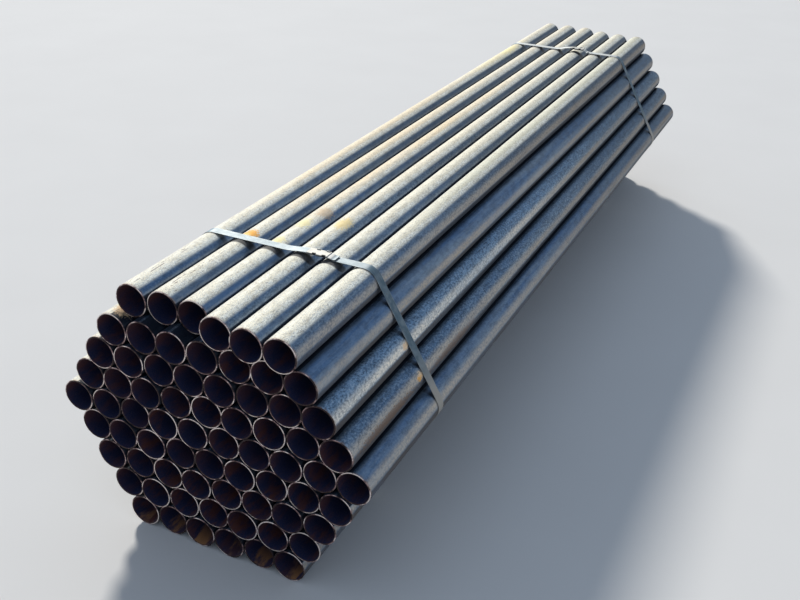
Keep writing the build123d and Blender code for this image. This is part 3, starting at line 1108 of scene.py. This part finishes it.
# A small step along a surface's normal, to find which way the surface faces once it is bent
NUDGE = 1e-5


def crimped(place, degrees, crimp_x):
    """Where the crimp takes a point of the sleeve, and which way the sleeve faces there."""
    x, across, height = place
    angle = math.radians(degrees)
    normal = Vector((0, math.cos(angle), math.sin(angle)))
    bent = bend_up(place, crimp_x)
    if bent != place:
        nudged = bend_up((x, across + normal.y * NUDGE, height + normal.z * NUDGE), crimp_x)
        normal = Vector((0, nudged[1] - bent[1], nudged[2] - bent[2])).normalized()
    return bent, normal


def seal(node, material, crimp_shift):
    """One seal: a folded sleeve, notched and bent up with the strap's ends inside it."""
    low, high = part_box(node)
    crimp_x = (low.x + high.x) / 2 + crimp_shift
    seal_y = (low.y + high.y) / 2
    lap_z = low.z + SEAL_WALL + SEAL_FIT
    section = seal_section(CRIMP_ROOT + CRIMP_DEPTH - SEAL_WALL)
    stops = clear_stops(even_stops(low.x, high.x, SEAL_STEP), crimp_edges(crimp_x), SEAL_CUT_GAP)
    lines = []
    under_fold_shade = []
    for x in stops:
        from_end = min(x - low.x, high.x - x)
        flare = SEAL_FLARE * max(0.0, 1 - from_end / FLARE_REACH) ** 2
        line = []
        for across, height, degrees in section:
            bent, normal = crimped((x, across, height), degrees, crimp_x)
            point = Vector((x, seal_y + bent[1], lap_z + bent[2]))
            if height > 0:
                point += normal * flare
            line.append((point, normal))
            turned_under = degrees % 360 >= 180 or degrees % 180 == 0
            share = CRIMP_SHADE_SHARE if bent[1] != across else FOLD_SHADE_SHARE
            under_fold_shade += [share if turned_under else 0.0] * 2
        lines.append(line)
    parts = MeshParts()
    lanes = [across for across, height, degrees in section]
    parts.add_sheet(lines, SEAL_WALL, cut_cells(stops, lanes, crimp_x))
    parts.values["under_fold_shade"] = under_fold_shade
    dress(parts, node.replace("seal", "crimped_seal"), node, [material], SHEET_EDGE)


def floor():
    """A plain pale floor, wide enough for every view."""
    finish = Finish("pale_floor", roughness=0.9)
    mottle = finish.noise(finish.coords, 3, detail=2)
    finish.give("Base Color", finish.mix(FLOOR_DARK, FLOOR_PALE, mottle))
    parts = MeshParts()
    corners = [(-1, -1), (1, -1), (1, 1), (-1, 1)]
    points = [(x * FLOOR_REACH, y * FLOOR_REACH, -FLOOR_DROP) for x, y in corners]
    parts.add_face(tuple(parts.add_point(point) for point in points))
    parts.to_object("floor", [finish.material])


def camera():
    """The photograph's viewpoint, turned from +Y towards -X, dipped and rolled."""
    data = bpy.data.cameras.new("camera")
    data.lens = CAMERA_LENS
    data.sensor_width = CAMERA_SENSOR
    made = add_object("camera", data)
    dipped = Matrix.Rotation(CAMERA_TURN, 4, "Z") @ Matrix.Rotation(math.pi / 2 - CAMERA_DIP, 4, "X")
    rolled = dipped @ Matrix.Rotation(CAMERA_ROLL, 4, "Z")
    made.matrix_world = Matrix.Translation(CAMERA_PLACE) @ rolled
    bpy.context.scene.camera = made


def lights():
    """A broad warm key from behind on the left, and a cool even fill from all round."""
    data = bpy.data.lights.new("key", "SUN")
    data.energy = KEY_STRENGTH
    data.angle = KEY_SPREAD
    data.color = KEY_COLOUR
    key = add_object("key", data)
    key.rotation_euler = KEY_FROM.to_track_quat("Z", "Y").to_euler()

    world = bpy.data.worlds.new("studio")
    world.use_nodes = True
    tree = world.node_tree
    background = tree.nodes["Background"]
    background.inputs["Strength"].default_value = SKY_STRENGTH
    coords = tree.nodes.new("ShaderNodeTexCoord")
    split = tree.nodes.new("ShaderNodeSeparateXYZ")
    ramp = tree.nodes.new("ShaderNodeValToRGB")
    low, high = ramp.color_ramp.elements
    low.color = (*SKY_LOW, 1)
    high.color = (*SKY_HIGH, 1)
    high.position = SKY_TURN
    tree.links.new(coords.outputs["Generated"], split.inputs[0])
    tree.links.new(split.outputs["Z"], ramp.inputs["Fac"])
    tree.links.new(ramp.outputs["Color"], background.inputs["Color"])
    bpy.context.scene.world = world
    bpy.context.scene.view_settings.view_transform = "Standard"


def main():
    camera()
    lights()
    floor()
    pipe_materials = [pipe_outside(), cut_end(), pipe_bore()]
    for number, node in enumerate(ROW_NODES):
        pipe_row(node, number, pipe_materials)
    banding = strap_finish()
    strap("strap_front", "seal_front", banding, FRONT_CRIMP_SHIFT, 0.0, FRONT_TOP_BARED_AND_LIT)
    strap("strap_back", "seal_back", banding, 0.0, BACK_TAIL_DRIFT, BACK_TOP_BARED_AND_LIT)
    zinc = seal_finish()
    seal("seal_front", zinc, FRONT_CRIMP_SHIFT)
    seal("seal_back", zinc, 0.0)


main()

The task >>
Output all of the material, please, exactly as it stands.

Expected output >>
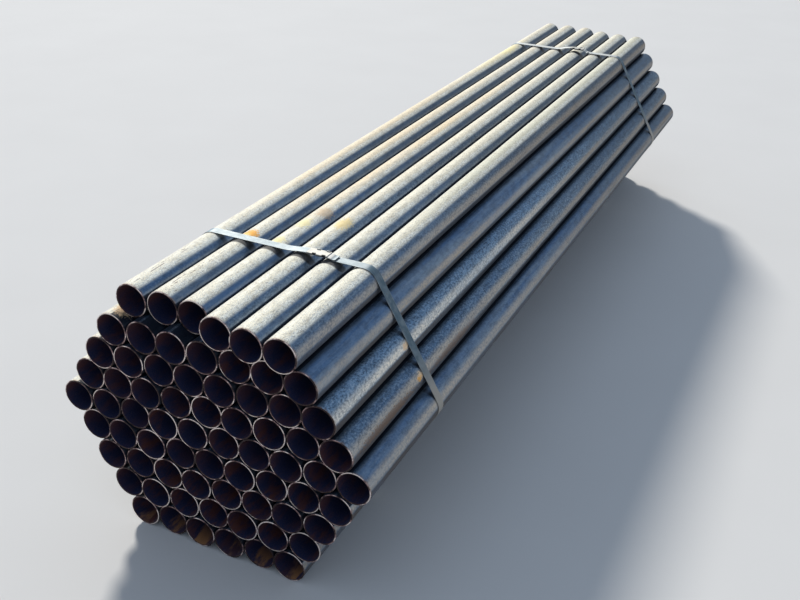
Keep writing the build123d and Blender code for this image. This is part 3, starting at line 1108 of scene.py. This part finishes it.
# A small step along a surface's normal, to find which way the surface faces once it is bent
NUDGE = 1e-5


def crimped(place, degrees, crimp_x):
    """Where the crimp takes a point of the sleeve, and which way the sleeve faces there."""
    x, across, height = place
    angle = math.radians(degrees)
    normal = Vector((0, math.cos(angle), math.sin(angle)))
    bent = bend_up(place, crimp_x)
    if bent != place:
        nudged = bend_up((x, across + normal.y * NUDGE, height + normal.z * NUDGE), crimp_x)
        normal = Vector((0, nudged[1] - bent[1], nudged[2] - bent[2])).normalized()
    return bent, normal


def seal(node, material, crimp_shift):
    """One seal: a folded sleeve, notched and bent up with the strap's ends inside it."""
    low, high = part_box(node)
    crimp_x = (low.x + high.x) / 2 + crimp_shift
    seal_y = (low.y + high.y) / 2
    lap_z = low.z + SEAL_WALL + SEAL_FIT
    section = seal_section(CRIMP_ROOT + CRIMP_DEPTH - SEAL_WALL)
    stops = clear_stops(even_stops(low.x, high.x, SEAL_STEP), crimp_edges(crimp_x), SEAL_CUT_GAP)
    lines = []
    under_fold_shade = []
    for x in stops:
        from_end = min(x - low.x, high.x - x)
        flare = SEAL_FLARE * max(0.0, 1 - from_end / FLARE_REACH) ** 2
        line = []
        for across, height, degrees in section:
            bent, normal = crimped((x, across, height), degrees, crimp_x)
            point = Vector((x, seal_y + bent[1], lap_z + bent[2]))
            if height > 0:
                point += normal * flare
            line.append((point, normal))
            turned_under = degrees % 360 >= 180 or degrees % 180 == 0
            share = CRIMP_SHADE_SHARE if bent[1] != across else FOLD_SHADE_SHARE
            under_fold_shade += [share if turned_under else 0.0] * 2
        lines.append(line)
    parts = MeshParts()
    lanes = [across for across, height, degrees in section]
    parts.add_sheet(lines, SEAL_WALL, cut_cells(stops, lanes, crimp_x))
    parts.values["under_fold_shade"] = under_fold_shade
    dress(parts, node.replace("seal", "crimped_seal"), node, [material], SHEET_EDGE)


def floor():
    """A plain pale floor, wide enough for every view."""
    finish = Finish("pale_floor", roughness=0.9)
    mottle = finish.noise(finish.coords, 3, detail=2)
    finish.give("Base Color", finish.mix(FLOOR_DARK, FLOOR_PALE, mottle))
    parts = MeshParts()
    corners = [(-1, -1), (1, -1), (1, 1), (-1, 1)]
    points = [(x * FLOOR_REACH, y * FLOOR_REACH, -FLOOR_DROP) for x, y in corners]
    parts.add_face(tuple(parts.add_point(point) for point in points))
    parts.to_object("floor", [finish.material])


def camera():
    """The photograph's viewpoint, turned from +Y towards -X, dipped and rolled."""
    data = bpy.data.cameras.new("camera")
    data.lens = CAMERA_LENS
    data.sensor_width = CAMERA_SENSOR
    made = add_object("camera", data)
    dipped = Matrix.Rotation(CAMERA_TURN, 4, "Z") @ Matrix.Rotation(math.pi / 2 - CAMERA_DIP, 4, "X")
    rolled = dipped @ Matrix.Rotation(CAMERA_ROLL, 4, "Z")
    made.matrix_world = Matrix.Translation(CAMERA_PLACE) @ rolled
    bpy.context.scene.camera = made


def lights():
    """A broad warm key from behind on the left, and a cool even fill from all round."""
    data = bpy.data.lights.new("key", "SUN")
    data.energy = KEY_STRENGTH
    data.angle = KEY_SPREAD
    data.color = KEY_COLOUR
    key = add_object("key", data)
    key.rotation_euler = KEY_FROM.to_track_quat("Z", "Y").to_euler()

    world = bpy.data.worlds.new("studio")
    world.use_nodes = True
    tree = world.node_tree
    background = tree.nodes["Background"]
    background.inputs["Strength"].default_value = SKY_STRENGTH
    coords = tree.nodes.new("ShaderNodeTexCoord")
    split = tree.nodes.new("ShaderNodeSeparateXYZ")
    ramp = tree.nodes.new("ShaderNodeValToRGB")
    low, high = ramp.color_ramp.elements
    low.color = (*SKY_LOW, 1)
    high.color = (*SKY_HIGH, 1)
    high.position = SKY_TURN
    tree.links.new(coords.outputs["Generated"], split.inputs[0])
    tree.links.new(split.outputs["Z"], ramp.inputs["Fac"])
    tree.links.new(ramp.outputs["Color"], background.inputs["Color"])
    bpy.context.scene.world = world
    bpy.context.scene.view_settings.view_transform = "Standard"


def main():
    camera()
    lights()
    floor()
    pipe_materials = [pipe_outside(), cut_end(), pipe_bore()]
    for number, node in enumerate(ROW_NODES):
        pipe_row(node, number, pipe_materials)
    banding = strap_finish()
    strap("strap_front", "seal_front", banding, FRONT_CRIMP_SHIFT, 0.0, FRONT_TOP_BARED_AND_LIT)
    strap("strap_back", "seal_back", banding, 0.0, BACK_TAIL_DRIFT, BACK_TOP_BARED_AND_LIT)
    zinc = seal_finish()
    seal("seal_front", zinc, FRONT_CRIMP_SHIFT)
    seal("seal_back", zinc, 0.0)


main()